Denis Healey (1917-2015)



W.G. Grace died at Mottingham in Kent in 1915. Two years later Denis Healey was born there.

Healey was one of the giants of politics in the early 1970s when I started to take an interest in it.

The best tribute and analysis of his career I have seen today is that by Michael White in the Guardian:
By 1945, Healey had already packed in a lifetime of experiences denied to future generations. A beach master in charge of logistics (US actor Lee Marvin was another) at the bloody Anglo-American Anzio landings in Italy (1944), Maj Healey would turn down a lieutenant colonelcy as well as an Oxford fellowship to study the philosophy of art in favour of politics. 
After making a ferocious class warrior’s speech at Labour’s pre-election conference in 1945 (“Your speech may have cost us victory,” he was warned) he narrowly failed to win Tory Pudsey in Clem Attlee’s landslide. 
Losing a marginal seat was probably a lucky escape.

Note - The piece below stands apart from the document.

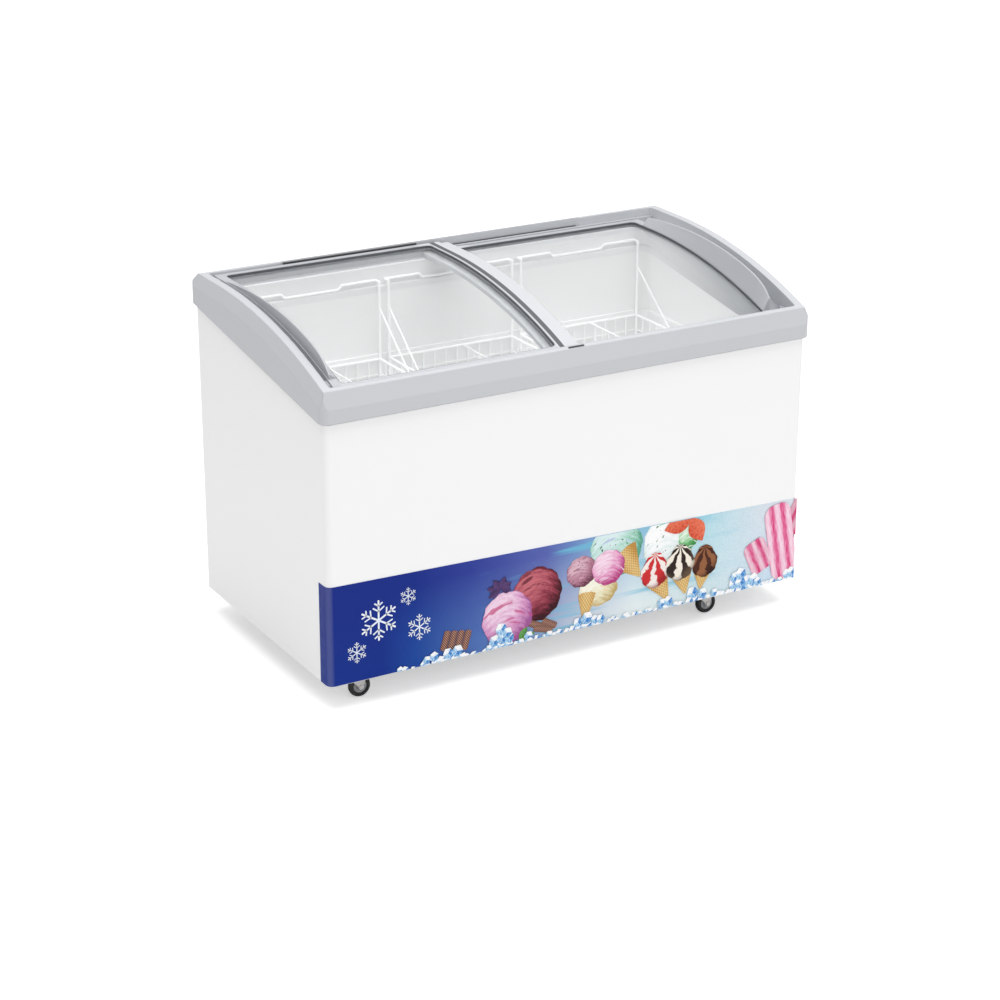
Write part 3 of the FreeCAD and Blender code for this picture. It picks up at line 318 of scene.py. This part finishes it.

He became instead international secretary of the Labour party, nominated by party grandees Hugh Dalton, Harold Laski and Nye Bevan. 
It was a hugely important post when British Labour’s prestige was at its peak in the ruins of post-war Europe, and Healey quickly became a key adviser to the new foreign secretary, the powerful but unlettered Ernie Bevin, writing a stream of pamphlets articulating Bevin’s position against the neutralist and pro-Soviet Left.